Whether or not, as petitioner alleges, this is the first time the Tax Commission has attempted to assess franchise taxes against the items herein, the .commission cannot be estopped from changing an interpretation of statutes (Matter of Marx v. Goodrich, 286 App. Div. 913).
In our view the cases cited by the petitioner are not in point. To be of value, comparisons must be made between almost identical statutes. However, in our opinion, the money received by the petitioner as reimbursements for damages to its property and for insurance claims on destroyed or damaged property were not intended by the Legislature to come within its definition of gross earnings. These reimbursements were in no way produced by the petitioner's capital. Such receipts are not derived from the ' ' employment of capital ' ' but from the accidental destruction of capital. The stipulated facts do not indicate whether or not the reimbursements for the damaged property exceeded its cost less depreciation value, that is, whether petitioner has made any profit on paid reimbursements. We will assume, as apparently the parties do, that no profits were made (cf. for analogy, Regulations of N. Y. City Comptroller, arts. 150,151, in 4 CCH, State Tax Reporter, N. Y. City Gross Receipts, pars. 169-105, 107).

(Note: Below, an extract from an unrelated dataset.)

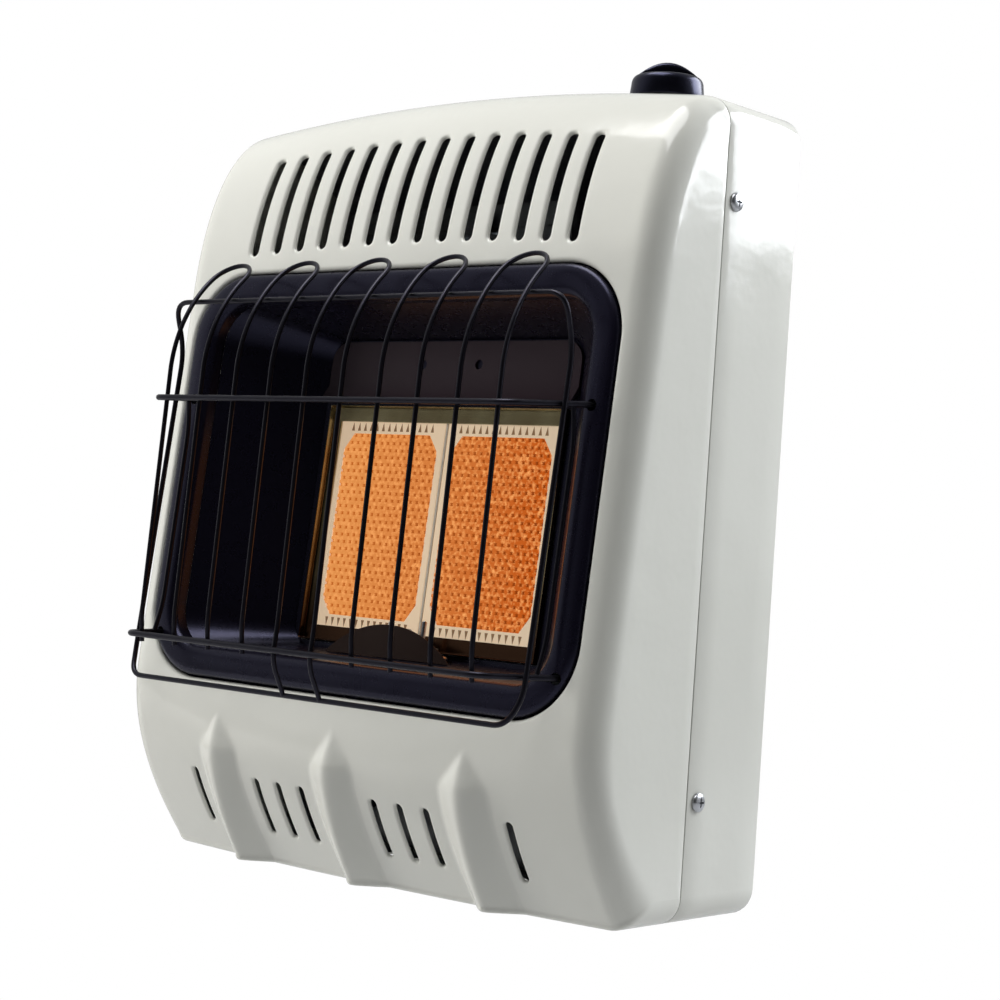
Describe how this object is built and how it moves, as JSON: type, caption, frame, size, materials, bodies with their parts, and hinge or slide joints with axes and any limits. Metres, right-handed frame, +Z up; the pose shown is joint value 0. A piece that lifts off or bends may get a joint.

We reach a different conclusion on the question of receipts from the sale of real property no longer employed by the petitioner and from the sale of scrap and obsolete machinery. The petitioner has failed to show that the assessment of these items was illegal (People ex rel. Freeborn & Co. v. Graves, 257 App. Div. 587) or that the determination of the Tax Commission was clearly erroneous (People ex rel. Hull v. Graves, 289 N. Y. 173). It is our belief that said items must be regarded as receipts from the use of capital as held by Westchester Light. (199 N. Y. 147, 150, supra), where, in construing the 1907 amendment, the court said: " In this amendment, it cannot be denied that the legislature has chosen to give a definition to the term ' gross earnings ', which makes it include all receipts, and caps its mandate, in that respect, by adding the words 1 without any deduction '. When the statute provides for taxing ' gross earnings from all sources ' and adds - that that means ' all receipts from the employment of capital without deduction ', however the language offends against the normal concept, we must regard the law as classifying with earnings, for the purpose of the tax, all receipts from the use of capital. That is what the legislature has done. Its enactment measures the tax for the privilege of exercising the corporate franchises by a percentage upon all receipts of the company, which the use of its capital originated. ' '
The Supreme Court of Pennsylvania has held in Commonwealth v. Brush Elec. Light Co. (204 Pa. 249) that the entire proceeds of sales of scrap iron and other materials and supplies by a light company were to be included in the gross receipts from its business. The same court, more recently, held in Commonwealth v. Koppers Co. (397 Pa. 523) that the proceeds of the sale of tangible assets were properly included in gross receipts.
It is, therefore, our conclusion — except insofar as the receipts from property damage and insurance claims relating to property within this State are concerned — that respondent's determination sustaining the franchise tax assessment was proper.
The determination should be annulled and matter remitted to the State Tax Commission for further proceedings not inconsistent herewith.